Setting a price for a new product isn’t easy and has been an area where many hardware startups have struggled. You want to be able to get funded and cover your costs of getting the product manufactured and delivered to your backers without having to run into any hiccups. However, it is also important to make sure you have healthy margins between your cost of goods sold (COGS) and what the backer paid for it.
Estimating a manufacturing price can be difficult, even with lots of experience with any manner of hardware goods. But by following a few general rules you can form a good first estimate. Here are some tips to help you set an introductory price and to think about the goals for your project.
Looking At Competition to Determine Introductory Price
Unless you’re pioneering an entirely new category of hardware (in which case… good work!), chances are that other companies will have previously released products similar to yours. This is great news! This gives you some basis for comparison, and now you can look at how much those cost and work backwards to a target unit price.
The general markup from manufactured price to retail is 4-5x and it’s quite consistent. This should give you a rough idea of the manufacturing cost. As costs increase, margins can shrink, and manufacturing can account for more of the products’ final cost. So if the product costs $150, manufacturing can work up to around 1/3rd of that. This kind of top-down review of pricing allows you to effectively predict the affects of DFM and other efficiency measures that will eventually need to be put into your product…without having to do them yet yourself. Working from a bottom up pricing strategy at an early stage can give you some pretty wacky numbers and are generally less reliable as you will probably have some important design and manufacturing elements still to figure out to get the kind of pricing you need.
Be Conservative When Setting a Crowdfund Goal
Tip number two is to be conservative – both in your pricing and in your crowdfunding goal. This means setting higher introductory prices. It’s better to not get funded, than get funded on a thin margin. You can always redesign your product if you don’t have commitments to uphold, or focus on another business idea altogether, but making a model work that has no profit leftover for you can lead you down a dangerous path.

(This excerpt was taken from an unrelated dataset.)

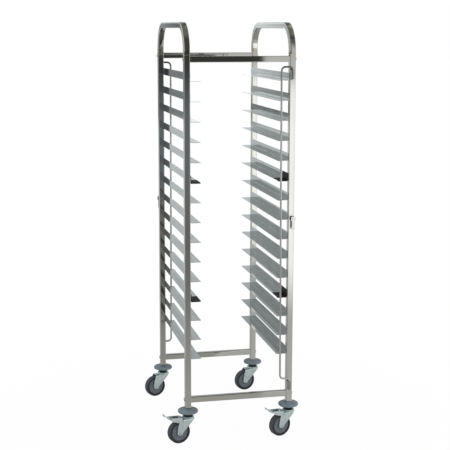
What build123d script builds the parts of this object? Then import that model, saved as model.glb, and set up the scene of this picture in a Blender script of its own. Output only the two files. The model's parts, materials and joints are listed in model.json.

The unknowns will probably raise your costs as well. Some contributors to be aware of:
Packaging – Can contribute 5-15% of a product’s price
Shipping to Backers (especially internationally) – Can really skyrocket for heavy or bulky items
Duties – it’s worth checking the HTSUS (Harmonized Tariff Schedule for the United States) to see what your import duties will be if you’re manufacturing overseas
Note too that as a startup your model can’t be to compete on price. The bigger players will always have that advantage with their established supply chains and economies of scale. Your model must be to compete on value, quality, brand, timing, and other benefits. Make sure you are offering the value in these other areas to compete and then don’t sell yourself short by offering that value at too much of a discount.